Because mobile generators are a common piece of equipment on oil and drilling jobsites, they are often not treated with enough caution. As a result, an average of one worker is electrocuted on the job every day each year. Understanding the inherent dangers of electrical equipment and how to lessen those risks is the foundation of working safely.
Mobile generators, in particular, present different risk factors than stationary generators because of their ability to be transported between jobsites. During transport, a mobile generator’s external and internal components are often exposed to rough conditions that have the potential to jar, jostle, rub and loosen machine connections. Practicing specific steps and checks between every job can lessen the electrical risks of operating a mobile generator for you and the members of your crew.
When a mobile generator arrives on site, be sure to inspect load connections to confirm nothing was jarred loose in transport. A generator operating at peak performance one day may not be safe to operate at the next jobsite after bouncing over potholes or traveling down a makeshift dirt road.
Electrical connections need to be mechanically tight to maintain a low resistance across the connection — ideally 0 ohms. When voltage flows through a loose connection, power is dissipated in the form of heat, which can burn the connection, scorch wiring and damage the generator. More importantly, any time a connection becomes loose, it increases the potential for the energized circuit to come in contact with an unintended surface, which creates the risk of shock.
All wiring should also be inspected upon arrival. Wires have the potential to rub through insulation during transport. Exposed wires can charge a piece of sheet metal, energizing the frame of the generator and creating a very dangerous situation for anyone who comes in contact with the machine. Encountering an energized machine can cause electrical current to flow through the body resulting in electrical shock, burns, critical injuries or even death.
Grounding is another important safety task that must be completed when a mobile generator arrives at a jobsite. Grounding a piece of equipment involves creating a path of least resistance to carry current traveling outside its intended path to the ground, typically through a copper rod or stud. Grounding reduces the risk of serious injury to operators and laborers. If a fault occurs without grounding a generator, current flowing outside its intended path poses a serious threat to anyone in the area, including electrocution and even death.

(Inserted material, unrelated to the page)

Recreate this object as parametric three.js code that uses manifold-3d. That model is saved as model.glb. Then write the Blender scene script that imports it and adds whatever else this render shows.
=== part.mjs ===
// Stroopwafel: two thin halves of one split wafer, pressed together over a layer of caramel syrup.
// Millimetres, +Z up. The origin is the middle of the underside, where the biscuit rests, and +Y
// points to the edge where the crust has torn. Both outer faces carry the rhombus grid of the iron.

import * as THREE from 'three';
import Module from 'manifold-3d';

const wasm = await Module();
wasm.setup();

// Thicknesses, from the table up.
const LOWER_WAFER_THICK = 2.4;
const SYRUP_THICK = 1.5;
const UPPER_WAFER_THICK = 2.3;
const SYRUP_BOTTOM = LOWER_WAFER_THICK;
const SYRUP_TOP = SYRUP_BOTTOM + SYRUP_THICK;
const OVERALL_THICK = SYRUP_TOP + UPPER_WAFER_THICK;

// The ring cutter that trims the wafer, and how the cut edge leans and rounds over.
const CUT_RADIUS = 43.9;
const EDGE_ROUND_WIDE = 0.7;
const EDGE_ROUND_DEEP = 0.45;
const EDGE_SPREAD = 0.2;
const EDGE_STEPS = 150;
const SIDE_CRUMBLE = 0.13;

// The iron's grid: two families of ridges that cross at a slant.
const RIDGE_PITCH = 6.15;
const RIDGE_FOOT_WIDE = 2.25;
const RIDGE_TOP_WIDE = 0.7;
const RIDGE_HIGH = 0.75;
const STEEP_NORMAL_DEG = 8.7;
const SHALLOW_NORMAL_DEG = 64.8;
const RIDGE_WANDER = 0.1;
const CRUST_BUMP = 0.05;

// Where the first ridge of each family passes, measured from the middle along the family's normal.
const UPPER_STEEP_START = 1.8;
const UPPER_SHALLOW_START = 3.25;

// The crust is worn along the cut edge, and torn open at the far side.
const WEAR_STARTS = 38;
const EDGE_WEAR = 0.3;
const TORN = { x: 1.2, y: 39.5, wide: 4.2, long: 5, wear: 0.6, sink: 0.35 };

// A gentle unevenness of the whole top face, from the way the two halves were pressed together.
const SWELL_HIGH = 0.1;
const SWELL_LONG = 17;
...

Stationary generators are grounded upon site installation, but mobile generators must be grounded upon arrival at each jobsite. Operators should follow all local electrical regulation codes for properly grounding equipment.

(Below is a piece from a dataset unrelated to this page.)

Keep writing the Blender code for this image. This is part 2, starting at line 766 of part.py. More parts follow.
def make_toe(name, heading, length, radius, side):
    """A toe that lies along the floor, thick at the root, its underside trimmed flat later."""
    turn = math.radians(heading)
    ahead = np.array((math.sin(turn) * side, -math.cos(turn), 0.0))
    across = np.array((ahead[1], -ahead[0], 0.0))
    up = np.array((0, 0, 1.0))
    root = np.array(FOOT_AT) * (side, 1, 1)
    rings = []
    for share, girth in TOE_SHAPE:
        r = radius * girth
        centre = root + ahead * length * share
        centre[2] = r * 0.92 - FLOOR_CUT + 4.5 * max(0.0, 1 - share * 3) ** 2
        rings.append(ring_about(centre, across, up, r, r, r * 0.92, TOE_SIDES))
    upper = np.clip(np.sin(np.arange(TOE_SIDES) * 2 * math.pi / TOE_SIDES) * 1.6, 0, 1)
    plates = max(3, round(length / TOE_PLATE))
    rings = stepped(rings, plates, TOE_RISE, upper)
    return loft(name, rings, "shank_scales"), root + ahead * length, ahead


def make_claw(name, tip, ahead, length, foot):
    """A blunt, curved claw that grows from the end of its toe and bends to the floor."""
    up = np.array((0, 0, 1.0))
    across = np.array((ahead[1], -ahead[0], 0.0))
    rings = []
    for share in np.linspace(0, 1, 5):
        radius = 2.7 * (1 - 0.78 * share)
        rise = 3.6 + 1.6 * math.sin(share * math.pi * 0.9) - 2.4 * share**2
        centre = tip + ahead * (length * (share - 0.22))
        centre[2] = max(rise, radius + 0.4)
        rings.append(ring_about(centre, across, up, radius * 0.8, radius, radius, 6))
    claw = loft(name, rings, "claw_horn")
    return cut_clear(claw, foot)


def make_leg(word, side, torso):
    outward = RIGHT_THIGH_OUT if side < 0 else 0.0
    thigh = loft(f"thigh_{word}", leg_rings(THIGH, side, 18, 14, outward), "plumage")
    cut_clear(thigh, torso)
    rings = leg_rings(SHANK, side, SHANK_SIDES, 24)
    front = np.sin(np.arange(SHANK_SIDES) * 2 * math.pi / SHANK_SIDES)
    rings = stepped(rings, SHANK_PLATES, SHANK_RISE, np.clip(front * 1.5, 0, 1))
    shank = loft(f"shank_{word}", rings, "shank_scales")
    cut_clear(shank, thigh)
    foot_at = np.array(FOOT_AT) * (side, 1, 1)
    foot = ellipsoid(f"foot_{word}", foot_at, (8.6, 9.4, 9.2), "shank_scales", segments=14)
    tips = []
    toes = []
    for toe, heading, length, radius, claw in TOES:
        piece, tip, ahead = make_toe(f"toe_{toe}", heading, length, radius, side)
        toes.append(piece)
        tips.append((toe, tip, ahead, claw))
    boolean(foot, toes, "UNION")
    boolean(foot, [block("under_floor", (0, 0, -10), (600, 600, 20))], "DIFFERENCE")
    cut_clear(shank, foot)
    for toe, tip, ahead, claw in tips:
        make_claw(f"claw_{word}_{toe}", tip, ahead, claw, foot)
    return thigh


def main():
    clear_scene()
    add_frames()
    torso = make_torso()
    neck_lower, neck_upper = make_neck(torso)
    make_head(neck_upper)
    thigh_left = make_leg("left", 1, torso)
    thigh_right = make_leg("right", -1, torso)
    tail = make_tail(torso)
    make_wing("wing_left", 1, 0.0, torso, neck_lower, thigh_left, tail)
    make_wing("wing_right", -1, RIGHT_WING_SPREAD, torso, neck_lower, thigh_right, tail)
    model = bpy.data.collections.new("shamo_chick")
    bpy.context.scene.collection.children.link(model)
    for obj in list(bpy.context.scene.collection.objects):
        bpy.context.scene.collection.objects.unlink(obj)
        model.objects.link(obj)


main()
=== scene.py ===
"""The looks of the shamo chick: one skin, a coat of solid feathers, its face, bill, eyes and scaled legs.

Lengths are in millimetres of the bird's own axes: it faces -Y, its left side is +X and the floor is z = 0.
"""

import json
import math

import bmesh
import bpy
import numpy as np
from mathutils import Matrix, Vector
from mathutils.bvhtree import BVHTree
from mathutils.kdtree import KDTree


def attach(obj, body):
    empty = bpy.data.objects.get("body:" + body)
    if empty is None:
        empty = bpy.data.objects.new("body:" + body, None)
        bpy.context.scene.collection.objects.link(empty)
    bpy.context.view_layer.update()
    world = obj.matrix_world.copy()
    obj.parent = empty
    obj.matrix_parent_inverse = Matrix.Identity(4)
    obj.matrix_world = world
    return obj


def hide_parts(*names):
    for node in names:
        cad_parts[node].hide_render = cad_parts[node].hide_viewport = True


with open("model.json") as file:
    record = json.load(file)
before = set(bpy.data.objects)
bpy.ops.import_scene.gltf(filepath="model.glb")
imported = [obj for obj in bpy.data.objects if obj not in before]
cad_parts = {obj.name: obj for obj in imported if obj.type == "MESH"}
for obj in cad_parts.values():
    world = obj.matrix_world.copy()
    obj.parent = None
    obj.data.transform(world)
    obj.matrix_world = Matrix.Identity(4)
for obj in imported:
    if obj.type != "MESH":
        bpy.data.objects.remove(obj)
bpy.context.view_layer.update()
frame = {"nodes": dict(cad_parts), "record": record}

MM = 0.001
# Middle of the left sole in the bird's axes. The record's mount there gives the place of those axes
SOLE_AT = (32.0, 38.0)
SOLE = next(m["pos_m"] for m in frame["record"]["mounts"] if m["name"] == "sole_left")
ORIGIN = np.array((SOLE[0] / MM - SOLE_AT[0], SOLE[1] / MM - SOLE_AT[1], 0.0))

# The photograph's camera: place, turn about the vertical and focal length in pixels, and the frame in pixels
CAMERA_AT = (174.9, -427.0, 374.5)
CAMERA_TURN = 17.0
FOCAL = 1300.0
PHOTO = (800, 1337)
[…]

Generator equipment should be inspected for moisture between jobsites. Any type of moisture inside the generator increases the risk of water entering the alternator. When water enters electrical components, it can cause a short circuit. When a generator experiences an electrical short, it causes permanent damage to the generator, but can also result in sparking, fire and arcing. An arc flash exposes an operator to an electrical explosion that produces light, flames, heat and molten metal hazards.
Inspecting a mobile generator for moisture between jobsites reduces those risks, but it also presents an opportunity for training. Generator doors should be closed during operation to prevent moisture from entering the unit in the form of rain or condensation buildup. Enclosures are sealed to prevent moisture penetration in wet environments.

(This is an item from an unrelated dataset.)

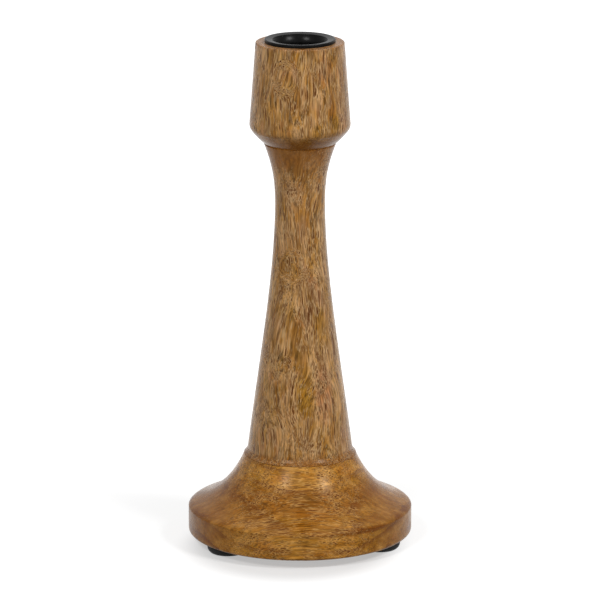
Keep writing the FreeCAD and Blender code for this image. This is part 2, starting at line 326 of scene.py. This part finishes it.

Downtime between jobs is an ideal time for safety training and review without the distractions and limitations of a working jobsite. Taking time to ensure your employees understand the potential hazards of electrically energized equipment and how to exercise safe troubleshooting procedures is an investment in the future of your people and your business. Following all Occupational Safety and Health Administration (OSHA) standards and National Fire Protection Agency (NFPA) 70E guidelines will also help ensure safe working conditions.
For occasions when downtime between jobs is more than a day or two, there are additional actions that can be taken to improve generator safety. Mobile generators should be connected to a load bank between jobs to validate that the alternator is producing voltage and electrical current to its rated capacity. Load banking, as it’s often called, may also identify problems that could hinder generator performance at the next jobsite, but can be resolved before leaving the shop. Operating a generator on a load bank also cleans up any emission issues that the engine may be experiencing due to light loading from a previous job.
Working safely is the most important job you can complete on a drilling site. That starts with being aware of the potential dangers of mobile generators, properly operating all electrical equipment, and having safety protocols in place to protect you and your employees.